The man who inflated John Key’s head
New Zealand’s funniest writer, columnist and irrepressible wit Steve Braunias, is on a roll. Just as his fourth book, Smoking in Antarctica, is due to hit the nation’s bookshops, he’s received a major literary award – and pocketed $35,000.

He is one of this year’s two lucky recipients of the annual Copyright Licensing Limited (CLL) Writers’ Award for non-fiction.

Braunias says he considers himself especially fortunate as much of what he writes is complete fiction. His flair for satirical writing and making things up is a feature of Smoking in Antarctica (Awa Press, $30). The book includes a fictional account of prime minister John Key’s head as it floats from his body and wafts outside an open window.

And according to Braunias’s biography of veteran ACT party politician Sir Roger Douglas, ‘Egyptologists have identified Douglas as a recurring figure who features on the tombs of numerous kings. He is usually depicted with an arrow through his head.
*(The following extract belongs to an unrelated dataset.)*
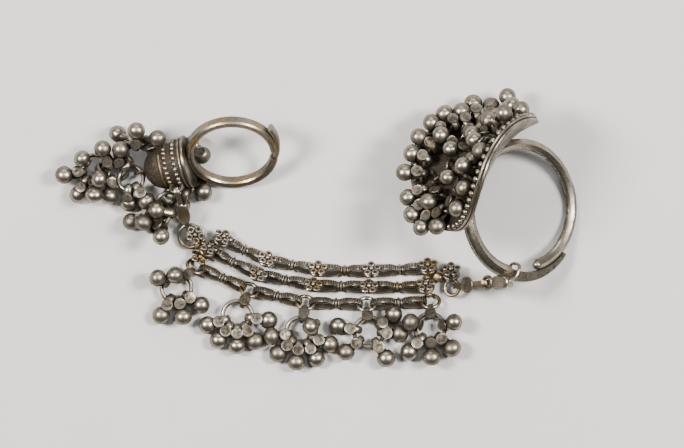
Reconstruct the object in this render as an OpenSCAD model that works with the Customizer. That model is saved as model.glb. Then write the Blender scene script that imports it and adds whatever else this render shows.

This may have something to do with his advice to Tutankhamen to sell off the pyramids.’

Smoking in Antarctica touches on many of Braunias’s favourite preoccupations, from the awfulness of New Zealand meals of the past (‘We believed meat should be served with fruit, especially pineapple’) to his joy at being a father (‘At three years old, she worships Christmas. So she should. All children deserve the world.’)

His humour and lyricism often combine with a reporter’s unflinching gaze. Two of the book’s most powerful chapters are on murderers Antonie Dixon and Clayton Weatherston.

Smoking in Antarctica owes its title to the bleak fortnight Braunias spent on the ice as a guest of Antarctica New Zealand. ‘It was an underworld. It was the devil’s address. It was hate at first sight,’ he writes. It left a deep impression, and a subsequent story about the assignment won him the New Zealand Travel Writer of the Year award.

In other columns, he tells of twitching a rare bird with TV presenter Jeremy Wells, wondering whether New Zealand dads can reach the heights of action man Jack Reacher, questioning whether a set of tongs killed Captain Cook, and celebrating examples of really bad spelling in public places.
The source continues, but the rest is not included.